US stocks finished higher on Friday and were up on the week, as markets reacted to a host of results from the banking sector that kicked off Q4 earnings season. Dow Jones rose 0.3% to 34,303, the S&P increased 0.4% to 3,999 and Nasdaq advanced 0.7% to 11,079. Bank of America, Wells Fargo and JP Morgan all exceeded the estimates, while Citigroup fell short of forecasts. The economic news was mixed, as import prices surprisingly increased, following tamer consumer prices, while consumer sentiment rose far more than expected. US Dollar stabilized in early European trading, trading just above a seven-month low on rising expectations that the Fed will slow the pace of its interest-rated hikes with DXY up 0.24% at 102.915. Treasury yields were higher, as the yield on the 2-year note rose 7 bps to 4.21%, the yield on the 10-year note increased 5 bps to 3.5% and the 30-year bond gained 3 bps to 3.61%. US market is closed today for Martin Luther King holiday. The main US economic release this week will be Wednesday’s US retail sales. US Retail Sales posted their largest decline in 11 months in November and a similar drop in December would add to expectations that the Fed will cool its aggressive rate hikes.
Military actions continue in Donetsk, Herson and Zaporozhe areas, with Russian forces attacking utility infrastructure of mentioned areas and Ukrainian forces response in Belgorod area. Russia’s equity market on Friday showed mixed dynamics: IMOEX gained 0.64% to 2199.94 while RTSI was down 0.55% to 1010.4, followed by ruble weakened more than 2%. Today Russian market started to increase again, with RTSI index showing maximum since the middle of December 2022. Russian bond yields remained flat for the whole week, and Friday has not been an exception, with RGBITR (gov bonds) and RUCBITR (corp bonds) indexes shown slightly upward dynamic at 0.08% and 0.01%, correspondingly. 10Y benchmark’s yield is 10.12% (OFZ 26221).
EU stock markets open higher on Monday with released positive GDP and wholesale prices data in Germany. According to the Federal Statistical Office, Germany’s GDP grew by 1.9% in 2022 (2.6% in 2021). The economy has fully overcome the covid-failure of 2020. In nominal terms, GDP reached 3,858 billion euros. German wholesale prices fell 1.6% on the month in December, while the year the wholesale prices rose by 12.8%, compared with a November reading of 14.9%. On the stock markets the DAX index in Germany added this morning 0.2% points to 15,110 level, the FTSE 100 in the U.K. rose 0.15% to 7,850 points while the CAC 40 in France trading flat at 7,022 level.

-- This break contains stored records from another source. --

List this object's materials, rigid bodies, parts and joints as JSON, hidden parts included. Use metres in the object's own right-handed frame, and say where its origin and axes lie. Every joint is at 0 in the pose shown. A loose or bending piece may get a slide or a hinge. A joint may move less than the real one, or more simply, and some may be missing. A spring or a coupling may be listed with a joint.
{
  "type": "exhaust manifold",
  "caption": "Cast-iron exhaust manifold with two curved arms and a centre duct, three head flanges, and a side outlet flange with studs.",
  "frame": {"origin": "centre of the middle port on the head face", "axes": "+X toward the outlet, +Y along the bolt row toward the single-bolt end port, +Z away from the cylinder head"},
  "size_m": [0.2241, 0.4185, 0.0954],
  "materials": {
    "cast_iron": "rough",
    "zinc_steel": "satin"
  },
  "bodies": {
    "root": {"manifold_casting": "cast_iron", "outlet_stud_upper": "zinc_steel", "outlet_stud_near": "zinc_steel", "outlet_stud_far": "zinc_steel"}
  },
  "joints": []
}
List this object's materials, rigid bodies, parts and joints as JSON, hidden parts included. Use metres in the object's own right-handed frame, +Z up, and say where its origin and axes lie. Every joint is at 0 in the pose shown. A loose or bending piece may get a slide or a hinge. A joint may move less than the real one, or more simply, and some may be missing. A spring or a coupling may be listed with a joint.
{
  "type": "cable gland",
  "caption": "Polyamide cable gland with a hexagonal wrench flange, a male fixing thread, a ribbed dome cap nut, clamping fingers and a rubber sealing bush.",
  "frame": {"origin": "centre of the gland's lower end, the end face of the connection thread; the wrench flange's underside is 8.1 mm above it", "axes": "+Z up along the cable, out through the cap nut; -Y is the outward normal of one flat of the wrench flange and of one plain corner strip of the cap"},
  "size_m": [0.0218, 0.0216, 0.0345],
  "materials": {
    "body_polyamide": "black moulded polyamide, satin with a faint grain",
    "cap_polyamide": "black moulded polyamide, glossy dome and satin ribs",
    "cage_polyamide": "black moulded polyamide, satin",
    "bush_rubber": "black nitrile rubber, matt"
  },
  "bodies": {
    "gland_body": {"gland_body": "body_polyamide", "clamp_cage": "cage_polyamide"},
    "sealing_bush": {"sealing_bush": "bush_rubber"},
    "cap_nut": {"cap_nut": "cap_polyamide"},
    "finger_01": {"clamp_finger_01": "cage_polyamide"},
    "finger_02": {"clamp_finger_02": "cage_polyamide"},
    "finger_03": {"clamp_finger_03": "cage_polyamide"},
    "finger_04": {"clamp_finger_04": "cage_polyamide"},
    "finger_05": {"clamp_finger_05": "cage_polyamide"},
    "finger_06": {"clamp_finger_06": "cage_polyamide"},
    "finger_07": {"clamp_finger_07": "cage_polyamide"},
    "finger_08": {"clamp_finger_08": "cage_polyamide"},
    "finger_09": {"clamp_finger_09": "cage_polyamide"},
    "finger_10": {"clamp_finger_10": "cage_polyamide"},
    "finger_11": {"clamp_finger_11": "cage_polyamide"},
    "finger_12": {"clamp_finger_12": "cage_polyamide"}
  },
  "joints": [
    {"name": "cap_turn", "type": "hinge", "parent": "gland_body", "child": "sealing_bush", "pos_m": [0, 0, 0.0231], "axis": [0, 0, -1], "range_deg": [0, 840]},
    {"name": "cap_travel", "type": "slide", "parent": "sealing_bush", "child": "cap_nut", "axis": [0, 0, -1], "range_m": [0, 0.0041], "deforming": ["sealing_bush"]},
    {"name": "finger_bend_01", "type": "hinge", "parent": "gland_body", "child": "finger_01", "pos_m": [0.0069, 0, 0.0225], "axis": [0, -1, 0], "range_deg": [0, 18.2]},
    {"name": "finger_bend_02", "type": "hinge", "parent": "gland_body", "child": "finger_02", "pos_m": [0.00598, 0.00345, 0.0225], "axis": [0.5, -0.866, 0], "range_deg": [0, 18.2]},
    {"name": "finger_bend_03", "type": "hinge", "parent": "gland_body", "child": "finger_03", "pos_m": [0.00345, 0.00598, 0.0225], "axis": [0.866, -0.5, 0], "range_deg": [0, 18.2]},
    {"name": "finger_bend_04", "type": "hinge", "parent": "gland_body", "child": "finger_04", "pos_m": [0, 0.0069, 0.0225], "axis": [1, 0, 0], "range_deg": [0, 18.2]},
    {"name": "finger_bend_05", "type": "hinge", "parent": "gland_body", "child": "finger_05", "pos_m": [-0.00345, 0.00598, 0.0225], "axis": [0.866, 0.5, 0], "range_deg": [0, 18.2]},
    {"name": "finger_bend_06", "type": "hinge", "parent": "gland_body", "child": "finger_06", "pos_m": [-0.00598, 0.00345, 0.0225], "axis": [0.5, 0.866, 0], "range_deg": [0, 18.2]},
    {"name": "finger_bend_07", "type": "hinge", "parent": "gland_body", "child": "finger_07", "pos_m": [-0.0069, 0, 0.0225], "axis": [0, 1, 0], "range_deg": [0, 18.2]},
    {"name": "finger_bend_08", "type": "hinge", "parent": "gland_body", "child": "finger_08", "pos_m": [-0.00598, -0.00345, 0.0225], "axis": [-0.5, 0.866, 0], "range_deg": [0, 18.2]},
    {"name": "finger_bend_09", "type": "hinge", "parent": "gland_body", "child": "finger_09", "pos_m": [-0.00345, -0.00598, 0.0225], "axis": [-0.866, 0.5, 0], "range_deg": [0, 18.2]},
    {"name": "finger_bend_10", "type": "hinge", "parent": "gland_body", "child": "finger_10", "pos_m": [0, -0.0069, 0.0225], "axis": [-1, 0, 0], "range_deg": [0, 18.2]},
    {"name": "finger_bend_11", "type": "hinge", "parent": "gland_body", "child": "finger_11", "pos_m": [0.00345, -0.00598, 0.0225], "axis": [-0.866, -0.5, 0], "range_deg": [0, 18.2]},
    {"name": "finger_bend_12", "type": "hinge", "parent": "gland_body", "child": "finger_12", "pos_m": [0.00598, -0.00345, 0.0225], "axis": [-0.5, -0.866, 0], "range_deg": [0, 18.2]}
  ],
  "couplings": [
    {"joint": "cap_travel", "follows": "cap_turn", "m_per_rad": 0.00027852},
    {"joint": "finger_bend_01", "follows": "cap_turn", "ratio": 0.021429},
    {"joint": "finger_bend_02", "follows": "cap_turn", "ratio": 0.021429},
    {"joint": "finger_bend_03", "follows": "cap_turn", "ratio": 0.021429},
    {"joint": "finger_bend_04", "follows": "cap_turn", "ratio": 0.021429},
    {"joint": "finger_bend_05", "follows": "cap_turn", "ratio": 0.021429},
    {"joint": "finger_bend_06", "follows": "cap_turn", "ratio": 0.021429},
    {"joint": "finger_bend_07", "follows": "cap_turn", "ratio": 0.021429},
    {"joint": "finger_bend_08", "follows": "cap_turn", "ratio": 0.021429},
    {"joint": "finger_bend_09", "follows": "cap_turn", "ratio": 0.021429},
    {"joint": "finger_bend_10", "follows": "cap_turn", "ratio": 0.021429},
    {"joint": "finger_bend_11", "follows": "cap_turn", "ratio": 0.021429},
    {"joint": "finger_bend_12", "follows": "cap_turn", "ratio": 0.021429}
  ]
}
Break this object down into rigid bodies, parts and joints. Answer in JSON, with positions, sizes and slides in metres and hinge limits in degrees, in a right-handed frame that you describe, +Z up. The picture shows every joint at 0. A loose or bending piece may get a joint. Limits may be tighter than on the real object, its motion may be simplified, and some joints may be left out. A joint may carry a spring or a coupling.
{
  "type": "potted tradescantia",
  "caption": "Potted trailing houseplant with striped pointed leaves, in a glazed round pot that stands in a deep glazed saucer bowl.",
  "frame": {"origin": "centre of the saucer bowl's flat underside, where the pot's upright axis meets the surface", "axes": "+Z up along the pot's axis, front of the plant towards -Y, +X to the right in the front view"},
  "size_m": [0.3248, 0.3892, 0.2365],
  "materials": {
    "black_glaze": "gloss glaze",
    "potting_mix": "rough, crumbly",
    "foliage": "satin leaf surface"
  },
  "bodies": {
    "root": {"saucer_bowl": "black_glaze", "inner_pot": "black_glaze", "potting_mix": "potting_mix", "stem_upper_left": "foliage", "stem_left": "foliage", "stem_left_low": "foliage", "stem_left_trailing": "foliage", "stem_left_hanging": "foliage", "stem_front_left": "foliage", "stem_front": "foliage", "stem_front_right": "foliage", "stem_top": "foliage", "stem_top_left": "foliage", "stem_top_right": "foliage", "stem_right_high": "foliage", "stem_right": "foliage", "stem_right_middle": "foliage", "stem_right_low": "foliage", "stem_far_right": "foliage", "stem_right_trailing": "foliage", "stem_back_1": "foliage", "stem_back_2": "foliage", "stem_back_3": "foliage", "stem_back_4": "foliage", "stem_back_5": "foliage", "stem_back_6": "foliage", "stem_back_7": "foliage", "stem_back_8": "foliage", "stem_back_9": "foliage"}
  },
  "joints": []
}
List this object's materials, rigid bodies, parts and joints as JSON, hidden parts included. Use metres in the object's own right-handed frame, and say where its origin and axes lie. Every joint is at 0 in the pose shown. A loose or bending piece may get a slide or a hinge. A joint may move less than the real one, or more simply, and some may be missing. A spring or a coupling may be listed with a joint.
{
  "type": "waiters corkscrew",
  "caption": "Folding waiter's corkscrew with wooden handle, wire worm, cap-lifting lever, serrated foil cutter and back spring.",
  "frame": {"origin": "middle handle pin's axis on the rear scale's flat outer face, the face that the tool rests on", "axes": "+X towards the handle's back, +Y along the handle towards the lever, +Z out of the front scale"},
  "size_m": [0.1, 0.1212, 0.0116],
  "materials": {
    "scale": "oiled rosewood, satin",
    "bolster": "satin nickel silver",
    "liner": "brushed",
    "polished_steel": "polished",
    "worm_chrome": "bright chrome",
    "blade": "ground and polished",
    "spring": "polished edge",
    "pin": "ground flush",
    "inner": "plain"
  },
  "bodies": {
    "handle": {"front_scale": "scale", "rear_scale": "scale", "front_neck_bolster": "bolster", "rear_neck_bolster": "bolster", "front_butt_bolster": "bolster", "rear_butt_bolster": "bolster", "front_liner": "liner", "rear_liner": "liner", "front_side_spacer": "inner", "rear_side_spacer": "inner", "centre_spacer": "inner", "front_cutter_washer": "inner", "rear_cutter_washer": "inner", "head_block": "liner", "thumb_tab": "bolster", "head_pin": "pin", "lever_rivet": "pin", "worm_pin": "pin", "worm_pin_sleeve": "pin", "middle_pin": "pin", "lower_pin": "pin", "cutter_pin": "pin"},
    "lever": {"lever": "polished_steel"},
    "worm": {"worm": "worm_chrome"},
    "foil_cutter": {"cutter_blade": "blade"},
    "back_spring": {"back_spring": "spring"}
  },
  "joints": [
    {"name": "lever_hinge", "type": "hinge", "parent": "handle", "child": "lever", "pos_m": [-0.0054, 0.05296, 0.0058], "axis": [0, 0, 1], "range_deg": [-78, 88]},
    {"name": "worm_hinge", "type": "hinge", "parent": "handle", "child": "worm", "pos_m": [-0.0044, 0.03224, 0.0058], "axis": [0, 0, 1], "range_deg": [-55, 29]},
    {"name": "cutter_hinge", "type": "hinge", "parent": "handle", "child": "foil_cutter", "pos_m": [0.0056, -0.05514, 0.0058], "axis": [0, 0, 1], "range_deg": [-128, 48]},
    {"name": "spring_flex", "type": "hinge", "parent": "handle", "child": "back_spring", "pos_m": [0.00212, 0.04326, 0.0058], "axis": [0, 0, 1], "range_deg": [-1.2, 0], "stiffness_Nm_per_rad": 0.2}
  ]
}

SSA opens flat to firmer in today’s contracted session with the US out. NGERIA (+1.125) outperformed yet again on Friday as rising Brent and positive risk sentiment pushed oilers in the space yet higher. GHANA (+.375) was buoyed by the positive sentiment with the market largely ignoring the 30% increase to public sector wage bill by the government. ZAMBIN (+.125) saunters higher at the open as the IMF boss heads into the country later in the month in a bid to speed up the debt restructuring.
The NTB secondary market closed on a negative note with average yields rising by 60bps across the curve. The average yields on the long end rose by 200bps while on the medium tenors, average yields dropped by 30bps. However, the short end of the curve closed flat. Oct 26, 2023 bill witnessed significant selling interest while the May 11, 2023 bill saw some buying interest. In the OMO secondary market, average yields closed flat across the curve with the short, medium & long ends remaining unchanged.
The FGN bonds secondary market closed on a positive note with average yields across the curve dropping by 2bps. Average yields on the short rose by 5bps while the medium and long tenors dropped by 1bps. The Jan 2042 bond was the best performer while the Apr 2037 bond was the worst performer.